I am a DevOps engineer working with AWS. My company is under a security audit and we got a report stating the following points:
--- REPORT BEGIN ---
Observation: In some EC2 instances, anonymous logins are allowed which in turn allows users with root privileges to login without a password.
Consequences: It can grant non-authorized access to the console which might cause privilege scalation or issues with data confidentiality.
Recommendation: To always ask password when logging in and also when executing root commands.
Action: Implement
.pem
certificates and disable anonymous login for the given ec2 list.--- REPORT END ---
All instances listed in their report have already these mitigations in place:
- To SSH to them you need a
.pem
file - You cannot SSH to them with the root user (you must login with another user e.g. centos, ubuntu)

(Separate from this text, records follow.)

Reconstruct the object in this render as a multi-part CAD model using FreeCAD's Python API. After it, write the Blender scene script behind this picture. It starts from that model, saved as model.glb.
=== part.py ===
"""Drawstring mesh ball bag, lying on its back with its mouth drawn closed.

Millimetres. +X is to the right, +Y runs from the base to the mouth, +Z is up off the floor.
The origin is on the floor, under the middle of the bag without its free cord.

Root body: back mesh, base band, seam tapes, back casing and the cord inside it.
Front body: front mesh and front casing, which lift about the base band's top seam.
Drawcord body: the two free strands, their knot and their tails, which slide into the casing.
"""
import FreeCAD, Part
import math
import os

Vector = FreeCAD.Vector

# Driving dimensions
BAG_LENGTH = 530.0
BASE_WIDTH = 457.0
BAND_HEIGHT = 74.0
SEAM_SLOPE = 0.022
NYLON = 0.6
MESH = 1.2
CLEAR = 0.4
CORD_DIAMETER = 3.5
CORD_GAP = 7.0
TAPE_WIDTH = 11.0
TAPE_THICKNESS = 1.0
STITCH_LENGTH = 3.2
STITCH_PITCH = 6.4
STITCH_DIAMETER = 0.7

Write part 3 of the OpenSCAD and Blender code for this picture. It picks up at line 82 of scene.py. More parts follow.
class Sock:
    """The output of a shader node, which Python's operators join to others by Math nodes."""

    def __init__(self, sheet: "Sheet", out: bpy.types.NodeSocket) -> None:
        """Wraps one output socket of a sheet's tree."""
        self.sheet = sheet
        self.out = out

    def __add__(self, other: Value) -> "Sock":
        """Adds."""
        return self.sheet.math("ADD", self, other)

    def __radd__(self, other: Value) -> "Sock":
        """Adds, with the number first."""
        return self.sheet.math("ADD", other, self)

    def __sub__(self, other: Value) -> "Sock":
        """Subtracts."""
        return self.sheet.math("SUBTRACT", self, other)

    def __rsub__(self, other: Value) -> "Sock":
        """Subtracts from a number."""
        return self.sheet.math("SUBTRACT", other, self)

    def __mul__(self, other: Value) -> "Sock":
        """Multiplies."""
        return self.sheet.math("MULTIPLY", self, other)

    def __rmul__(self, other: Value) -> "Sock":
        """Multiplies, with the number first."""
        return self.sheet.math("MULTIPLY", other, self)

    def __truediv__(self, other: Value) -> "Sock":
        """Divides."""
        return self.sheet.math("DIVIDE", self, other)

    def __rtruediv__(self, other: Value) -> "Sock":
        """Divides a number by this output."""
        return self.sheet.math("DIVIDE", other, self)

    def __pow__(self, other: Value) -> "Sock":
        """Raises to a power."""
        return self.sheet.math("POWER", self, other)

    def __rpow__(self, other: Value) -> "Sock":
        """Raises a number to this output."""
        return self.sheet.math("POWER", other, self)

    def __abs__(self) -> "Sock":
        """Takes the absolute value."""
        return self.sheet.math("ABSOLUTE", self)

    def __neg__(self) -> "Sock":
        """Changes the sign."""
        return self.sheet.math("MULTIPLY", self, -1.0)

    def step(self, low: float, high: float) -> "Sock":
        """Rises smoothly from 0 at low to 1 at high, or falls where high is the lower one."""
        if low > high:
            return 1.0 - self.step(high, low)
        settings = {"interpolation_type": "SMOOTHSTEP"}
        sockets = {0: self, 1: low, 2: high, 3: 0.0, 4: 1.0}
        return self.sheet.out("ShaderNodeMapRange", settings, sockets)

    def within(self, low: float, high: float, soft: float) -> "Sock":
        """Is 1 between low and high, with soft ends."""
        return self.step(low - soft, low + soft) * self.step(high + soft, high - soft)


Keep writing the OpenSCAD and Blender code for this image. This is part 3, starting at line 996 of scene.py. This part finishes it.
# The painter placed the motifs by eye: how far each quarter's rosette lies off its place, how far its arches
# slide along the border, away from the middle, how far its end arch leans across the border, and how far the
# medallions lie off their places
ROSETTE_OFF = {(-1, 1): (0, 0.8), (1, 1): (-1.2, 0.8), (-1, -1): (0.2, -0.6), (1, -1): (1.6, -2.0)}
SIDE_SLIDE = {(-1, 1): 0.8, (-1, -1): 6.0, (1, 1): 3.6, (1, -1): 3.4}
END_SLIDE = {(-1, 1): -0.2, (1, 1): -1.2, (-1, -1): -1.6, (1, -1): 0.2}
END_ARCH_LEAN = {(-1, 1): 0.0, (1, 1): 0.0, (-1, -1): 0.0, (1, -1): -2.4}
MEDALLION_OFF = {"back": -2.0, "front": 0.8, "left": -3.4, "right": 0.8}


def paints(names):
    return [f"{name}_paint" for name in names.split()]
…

- Once you are connected to an instance with a user that can executes root commands, if you try to execute a root command you have to type the user's password.
- There were around 27 instances reported. Almost all of them have Ubuntu or CentOS.
So having said that, my questions are...
- What am I missing to meet the audit requirements?
- What would they mean by anonymous login?
- How to disable whatever this "anonymous login" is?
My only idea as of now is to ask for both KeyAuthentication
and PasswordAuthentication
when SSH, but not sure if that would help or hurt.